Provavelmente cada uma dessas razões contribui com um tijolinho para construir o muro que nos isola ‒ linguisticamente ‒ do resto do mundo. Aprende swahili, mongol ou tailandês quem tem especial interesse. São idiomas de difusão limitada. Já inglês, francês, alemão, espanhol são outra coisa.

Este blogueiro é do tempo em que, além da norma culta do Português, se aprendia latim, francês e inglês. Fosse um ou dois anos mais velho, teria tido grego também.

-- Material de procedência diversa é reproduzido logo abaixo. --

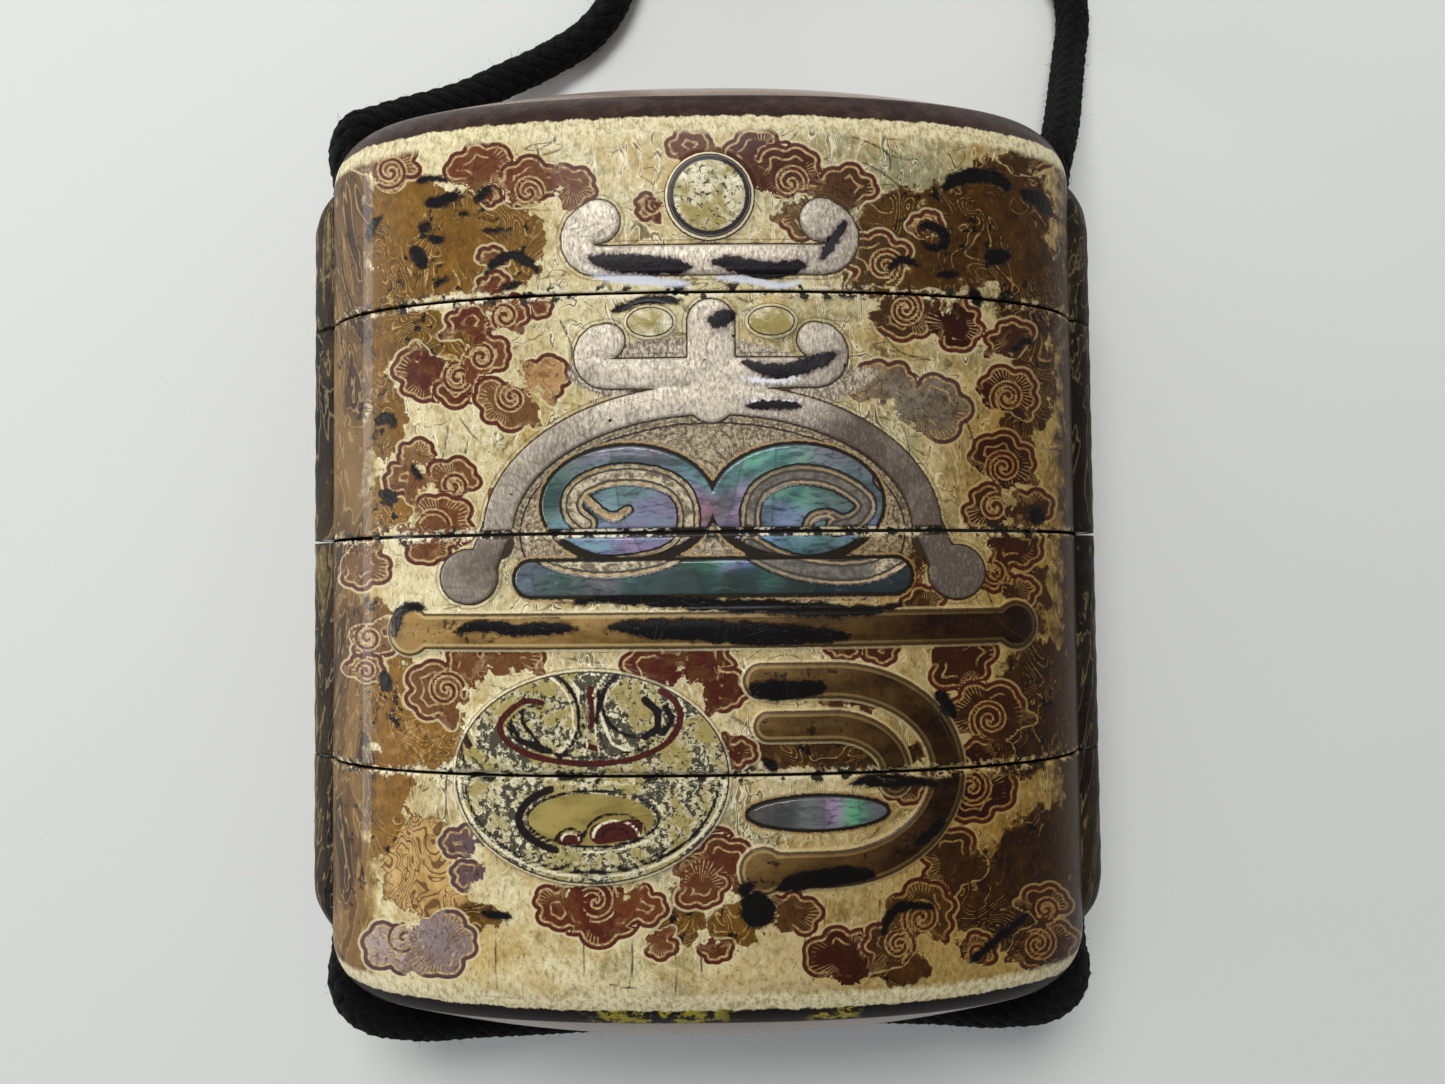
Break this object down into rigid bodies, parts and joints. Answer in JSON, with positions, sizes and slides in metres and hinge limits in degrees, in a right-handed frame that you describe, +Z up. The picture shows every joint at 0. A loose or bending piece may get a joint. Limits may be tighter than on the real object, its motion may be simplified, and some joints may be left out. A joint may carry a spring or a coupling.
{
  "type": "inro case",
  "caption": "Stacked lacquer case with a lift-off lid, side channels for a black carrying cord, and an inlaid pewter and shell crest on its gold front.",
  "frame": {"origin": "middle of the case across its width and height, on the surface that it lies on", "axes": "+X to the right across the front, +Y from the base to the lid, +Z up out of the decorated front"},
  "size_m": [0.0686, 0.1451, 0.027],
  "materials": {
    "lacquer": "gloss lacquer in mottled cream and gold over black",
    "pewter": "worn warm grey pewter",
    "nacre": "polished iridescent shell",
    "cord": "black braided cord, slightly fuzzy"
  },
  "bodies": {
    "root": {"lid": "lacquer", "upper_case": "lacquer", "middle_case": "lacquer", "lower_case": "lacquer", "lid_pewter_bracket": "pewter", "pewter_arch": "pewter", "pewter_foot_left": "pewter", "pewter_foot_right": "pewter", "nacre_double_lobe": "nacre", "nacre_strip": "nacre", "nacre_oval": "nacre", "cord_left": "cord", "cord_right": "cord", "cord_base_loop": "cord", "cord_coil": "cord", "cord_knot": "cord"}
  },
  "joints": []
}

Não sei como anda o currículo hoje, mas espero que o inglês continue a ser lecionado.

É interessante notar que, no auge da dominação da Inglaterra vitoriana, no século 19, a língua inglesa ainda não tinha alcançado a irradiação do francês, então dominante. Só depois do desfecho da Segunda Guerra, o mundo assistiu à vigorosa ascenção da língua de Shakespeare. E o fenômeno se amplia a cada dia. Quem pretender passear pela internet e beber no maior número de fontes tem de conhecer bem inglês. Do contrário, seu horizonte estará um bocado limitado.

O ensino de línguas estrangeiras ‒ com foco especial no inglês ‒ deveria ser preocupação constante das autoridades que cuidam da Educação básica no Brasil. Vale a pena refletir sobre melhora na formação de professores, intercâmbio internacional, reforço na carga horária. A pobreza da formação gera indigência na tradução, é uma evidência. Certas matérias jornalísticas parecem ter passado por tradução automática do google. Certas informações se deformam a ponto de não serem mais entendidas.

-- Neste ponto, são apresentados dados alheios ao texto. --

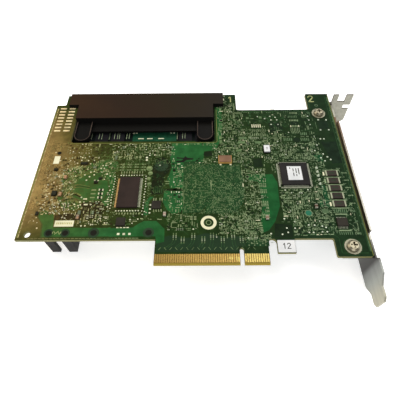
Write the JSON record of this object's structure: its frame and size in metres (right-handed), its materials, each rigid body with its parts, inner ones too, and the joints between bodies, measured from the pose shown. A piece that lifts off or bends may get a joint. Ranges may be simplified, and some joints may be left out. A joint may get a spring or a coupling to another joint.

Chamada da Folha, 28 fev° 2017

Chamada da Folha, 28 fev° 2017

É certo que, pelos lados de Brasília, a coisa anda feia. Os grandes males nacionais são tão agudos que deixam outras deficiências em segundo plano. Mas uma coisa não impede a outra. Que a Lava a Jato siga seu curso: há quem cuide dela. Não há desculpa para deixar a Educação nacional ao deus-dará.

Observação linguística
Terrível deriva de terror. O étimo latino terreo significava propriamente ‘fazer tremer’. Terrível é o que dá medo, o que apavora, o que assusta, o que aterroriza.

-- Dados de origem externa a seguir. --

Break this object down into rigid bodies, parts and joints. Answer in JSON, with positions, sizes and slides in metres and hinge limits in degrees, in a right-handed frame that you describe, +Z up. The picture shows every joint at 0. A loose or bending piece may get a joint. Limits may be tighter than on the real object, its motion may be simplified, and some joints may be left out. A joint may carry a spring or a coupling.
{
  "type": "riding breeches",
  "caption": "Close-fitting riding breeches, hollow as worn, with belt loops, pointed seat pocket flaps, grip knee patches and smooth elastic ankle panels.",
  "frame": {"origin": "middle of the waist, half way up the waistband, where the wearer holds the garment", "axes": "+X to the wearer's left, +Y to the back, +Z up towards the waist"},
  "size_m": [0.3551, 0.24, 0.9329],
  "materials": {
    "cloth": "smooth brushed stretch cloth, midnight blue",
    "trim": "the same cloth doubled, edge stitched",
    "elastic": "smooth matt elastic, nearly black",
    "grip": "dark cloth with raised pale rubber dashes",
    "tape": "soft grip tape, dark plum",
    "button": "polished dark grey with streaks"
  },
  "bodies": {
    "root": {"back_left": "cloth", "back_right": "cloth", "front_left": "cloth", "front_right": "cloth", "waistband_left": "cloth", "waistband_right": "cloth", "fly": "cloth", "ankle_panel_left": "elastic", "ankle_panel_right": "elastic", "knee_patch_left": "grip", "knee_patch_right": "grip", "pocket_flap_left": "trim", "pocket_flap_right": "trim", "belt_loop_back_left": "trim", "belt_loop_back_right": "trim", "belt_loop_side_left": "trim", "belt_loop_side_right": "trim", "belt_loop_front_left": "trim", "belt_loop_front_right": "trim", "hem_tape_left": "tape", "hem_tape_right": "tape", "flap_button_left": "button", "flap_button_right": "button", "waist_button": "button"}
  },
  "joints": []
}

O desastrado rapaz que trocou os envelopes na cerimônia de entrega dos prêmios cinematográficos não quis dizer que apavorava nem que assustava nem que amendrontava ninguém. Se o tradutor tivesse posto seus miolos a funcionar, teria encontrado termo melhor. Temos uma coleção de expressões para exprimir o sentimento do moço: confuso, mal, envergonhado, arrasado, vexado, desconfortável, desbaratado, destroçado, abatido, deprimido, destruído, frustrado, em pandarecos, acabrunhado, acabado.

Terrível? Francamente não. Terrível foi o erro. Não cabe ao responsável se «sentir terrível».